Another OSU graduate student in physics, Jerry Sun, has been involved with two projects related to NANOgrav. The first relates to the stochastic background of noise that comes from black holes and galactic centers that are orbiting each other.

“What ends up happening is each of these [galactic centers] kicks out a certain sort of wave—if you can imagine a pond full of ripples, a bunch of ripple sources—and the Earth is in the middle of them,” Sun said. “There’s going to be this sort of background humming of all these signals, and that’s one of the searches we do, that I work on personally.”

The second project Sun studies is something called a gravitational wave burst of memory. Sun said they study two objects starting to merge that are kicking out gravitational waves that then merge and stop giving off these waves, because the system is now just one bigger black hole that’s a merged version of the two.

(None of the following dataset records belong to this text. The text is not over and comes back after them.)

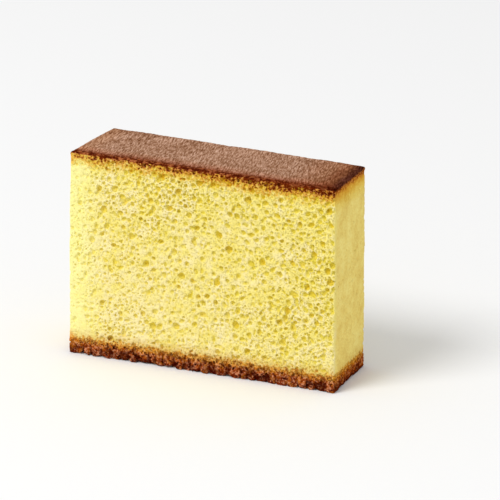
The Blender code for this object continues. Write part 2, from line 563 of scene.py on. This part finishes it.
def rows_of_charts(sizes):
    """Where each chart goes on a sheet, row by row, and how wide the sheet is."""
    width = max(size[0] for size in sizes)
    places = [None] * len(sizes)
    rows = []
    top = 0.0
    for i in sorted(range(len(sizes)), key=lambda i: -sizes[i][1]):
        wide, high = sizes[i]
        row = next((row for row in rows if row[0] + wide <= width and high <= row[2]), None)
        if row is None:
            row = [0.0, top, high]
            rows.append(row)
            top += high + CHART_GAP
        places[i] = (row[0], row[1])
        row[0] += wide + CHART_GAP
    return places, max(width, top)


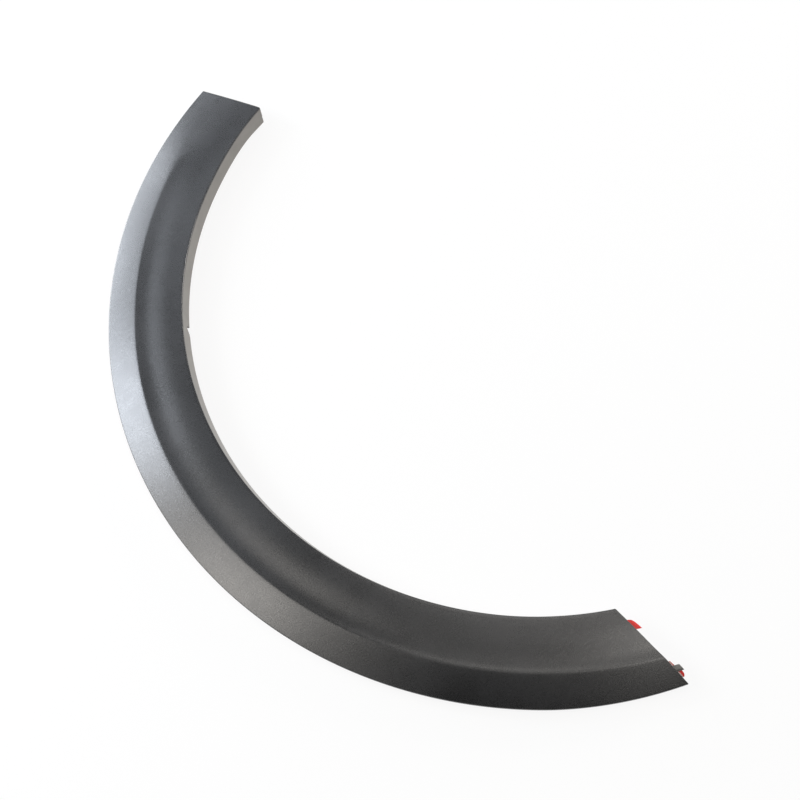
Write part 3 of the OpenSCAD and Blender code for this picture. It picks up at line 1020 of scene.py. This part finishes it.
def make_lamps():
    """Soft panels round the object, each with its azimuth, elevation and watts. The ones on
    the left light the band and the face, cool far round and warm nearer the camera, and the
    bright low one on the right and behind lights the lip."""
    left_low = ((-150, 12, 5), (-135, 12, 9), (-120, 15, 14), (-105, 20, 7))
    left_middle = ((-135, 28, 2), (-120, 30, 4), (-105, 35, 19), (-88, 35, 4))
    left_high = ((-150, 45, 2), (-88, 50, 2), (-70, 45, 8), (-48, 50, 1), (-70, 60, 4),
                 (-120, 62, 1))
    overhead = ((-20, 80, 1), (45, 58, 3), (60, 70, 5), (120, 75, 2), (180, 78, 3))
    right_behind = ((120, 12, 44),)
    cool, warm, cool_from = (0.93, 0.99, 1.08), (1.04, 1.0, 0.95), -100
    panels = left_low + left_middle + left_high + overhead + right_behind
    for azimuth, elevation, watts in panels:
        softbox("panel_%d_%d" % (azimuth % 360, elevation), azimuth, elevation, watts,
                cool if azimuth < cool_from else warm)


def make_camera():
    """Camera at the photograph's angle: above, a little to the right, and rolled."""
    azimuth, elevation, roll = math.radians(12.19), math.radians(63.34), math.radians(-13.65)
    place = centre + Vector((0.00715, -0.8348, 1.4302))
    back = Vector((math.sin(azimuth) * math.cos(elevation),
                   -math.cos(azimuth) * math.cos(elevation), math.sin(elevation)))
    right = Vector((math.cos(azimuth), math.sin(azimuth), 0))
    up = back.cross(right)
    turned = right * math.cos(roll) + up * math.sin(roll)
    lens = bpy.data.cameras.new("camera")
    lens.lens = 72
    lens.sensor_width = 36
    lens.clip_end = 50
    camera = bpy.data.objects.new("camera", lens)
    axes = Matrix((turned, back.cross(turned), back)).transposed().to_4x4()
    camera.matrix_world = Matrix.Translation(place) @ axes
    bpy.context.scene.collection.objects.link(camera)
    bpy.context.scene.camera = camera


def make_world():
    world = bpy.data.worlds.new("dim_room")
    world.use_nodes = True
    background = world.node_tree.nodes["Background"]
    background.inputs[0].default_value = (0.02, 0.02, 0.02, 1)
    background.inputs[1].default_value = 1.0
    bpy.context.scene.world = world


make_floor()
make_world()
make_camera()
make_lamps()
bpy.context.scene.view_settings.view_transform = "Standard"
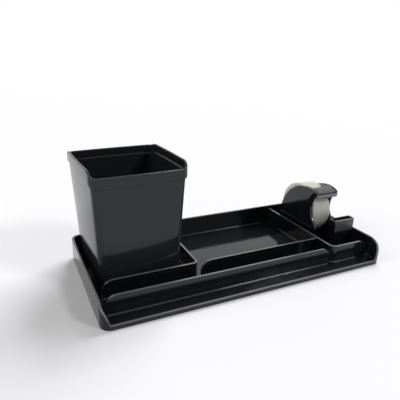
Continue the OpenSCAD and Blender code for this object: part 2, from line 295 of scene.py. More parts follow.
def rounded_rectangle(width, depth, radius, steps, step):
    """Points and outward normals, both (n, 2), of a rounded rectangle, counter-clockwise.

    Each corner is a quarter circle of the given number of steps about a centre drawn in by the radius,
    and each straight side is cut into equal parts no longer than step.
    """
    angles = np.arange(4)[:, None] * np.pi / 2 + np.linspace(0, np.pi / 2, steps)[None, :]
    normals = np.stack([np.cos(angles), np.sin(angles)], axis=-1)
    centres = np.array([[1, 1], [-1, 1], [-1, -1], [1, -1]]) * (np.array([width, depth]) / 2 - radius)
    points = (centres[:, None, :] + radius * normals).reshape(-1, 2)
    normals = normals.reshape(-1, 2)
    ends, end_normals = np.roll(points, -1, axis=0), np.roll(normals, -1, axis=0)
    counts = np.maximum(np.ceil(np.linalg.norm(ends - points, axis=1) / step).astype(int), 1)
    segment = np.repeat(np.arange(len(points)), counts)
    offset = np.arange(counts.sum()) - np.repeat(np.cumsum(counts) - counts, counts)
    t = (offset / counts[segment])[:, None]
    points = points[segment] * (1 - t) + ends[segment] * t
    normals = normals[segment] * (1 - t) + end_normals[segment] * t
    return points, normals / np.linalg.norm(normals, axis=1, keepdims=True)


def carried(points, normals, inset, z, scale=1.0, ring=False):
    """A profile carried round a closed plan loop: row i lies inset[i] inside the loop, at height z[i].

    inset and z are (rows, 1) or (rows, n), and scale may enlarge the loop point by point. The first and
    last rows are closed with flat faces, or joined to each other where ring is set.
    """
    plan = points * np.asarray(scale)[..., None] - normals * inset[..., None]
    return tube(np.dstack([plan, np.broadcast_to(z, plan.shape[:2])]), ring)


def arc(centre, radius, start, end, steps):
    """Points of a circle about centre from angle start to end in degrees, as (steps, 2)."""
    angles = np.radians(np.linspace(start, end, steps))
    return np.array(centre) + radius * np.stack([np.cos(angles), np.sin(angles)], axis=-1)


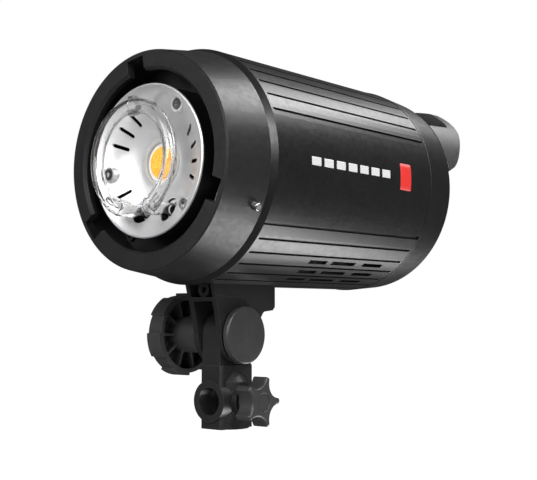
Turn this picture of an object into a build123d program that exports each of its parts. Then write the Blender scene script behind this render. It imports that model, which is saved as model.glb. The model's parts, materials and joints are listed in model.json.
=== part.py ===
from build123d import *
import os
from math import cos, radians, sin, sqrt

# Monolight strobe: a cylindrical flash head with a three-lug accessory bayonet at the front,
# on a tilting stand adapter. Millimetres. +Z is up and the head points along -Y.
# The origin is the mouth of the stand socket, on its axis.

# ---------------------------------------------------------------- driving dimensions
# Places along the head are depths behind the front face of the bayonet ring.
HEAD_Z = 150.0
FRONT_Y = -67.0
PIVOT_Z = 54.0
PIVOT_DEPTH = -FRONT_Y
PIVOT_DROP = PIVOT_Z - HEAD_Z

RING_FRONT_R = 61.0
RING_REAR_R = 65.4
RING_LENGTH = 29.4
THROAT_R = 50.2
THROAT_CHAMFER = 1.7
FLANGE_T = 5.0
CAVITY_R = 58.4
RABBET_R = 61.4
NOTCH_W = 13.0
NOTCH_START_R = 30.0
NOTCH_ANGLES = (98.9, -21.1, -141.1)

TUBE_R = 67.4
TUBE_WALL = 3.0
TUBE_START = 33.5
TUBE_END = 186.7
TUBE_BORE_R = TUBE_R - TUBE_WALL
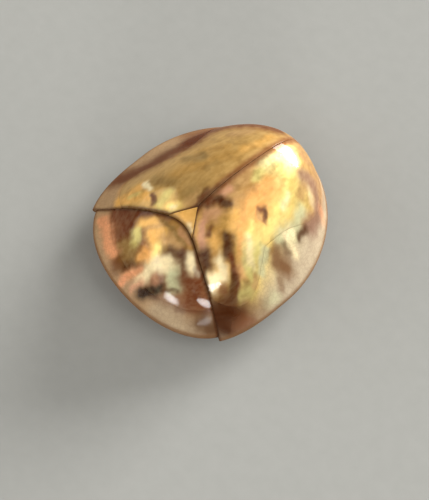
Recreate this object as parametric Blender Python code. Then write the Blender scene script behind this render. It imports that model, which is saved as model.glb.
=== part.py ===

“We call this gravitational wave burst with memory,” Sun said. “The burst part is because as they get closer and closer, they’ll start kicking out waves faster and faster, so we get the little bursts. And then once they merge, because space-time is now permanently changed in the sort of vicinity of that new object, there’s some memory of the event that happened, and we can also pick up that signal.”

As these gravitational waves are studied in more detail, discoveries about them could lead to new and revolutionized information about how our universe works.

“Our work has significant implications for fundamental physics,” Laal said. “Who knows, maybe if we get to know enough about gravitational waves, we can manipulate them in the same way that we manipulate light waves. Manipulation of gravitational waves has the potential to revolutionize everything.”